From looking at the opcodes in the programming manual, I believe that the loop in question must have been based around opcode 21 “COMPARE MEMORY GREATER”, with the eventual ‘overflow’ to opcode 22 (TEST MINUS).
I don’t know what sort of work this loop would have been doing, although given the program documentation clearly states program execution starts at 00000, and that is also where (in the story) control is eventually transferred to once the loop exits, the loop must have been some kind of post-game cleanup, ready to re-start.
So my current theory is
- the data stored in the upper memory locations is the card deck, (stored initially perhaps as numbers 1..52)
- as cards were “dealt” they were marked as such by (e.g.) setting the sign bit
- the loop without apparent exit is going through the pack removing the ‘dealt’ marker, prior to being shuffled at the start of a new game.
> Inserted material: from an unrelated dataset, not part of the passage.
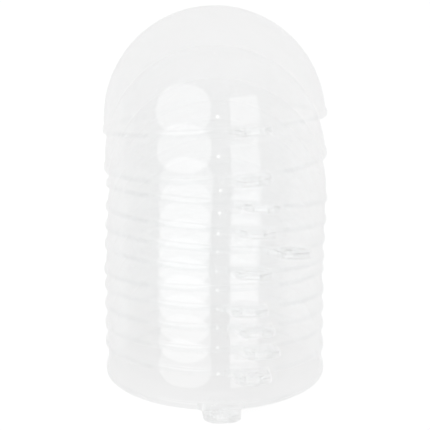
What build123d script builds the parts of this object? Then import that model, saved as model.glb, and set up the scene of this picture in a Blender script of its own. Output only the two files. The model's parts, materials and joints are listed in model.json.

It is apparent that Ed’s memory was not completely accurate; not completely surprising given the 20 year gap from when the events occurred until when they were documented. He mentions the clue that helped him understand the way the loop exited as being the fact that the index register bit was set even though Mel never used the index register, and says this index register bit is “between the address and the operation code in the instruction word”. However reference manual is clear that the index register bit is the least significant bit, and in fact the opcode bits (0..4) are adjacent to the data address bits (5..16). I can’t see any way the index bit could have been part of the loop/overflow.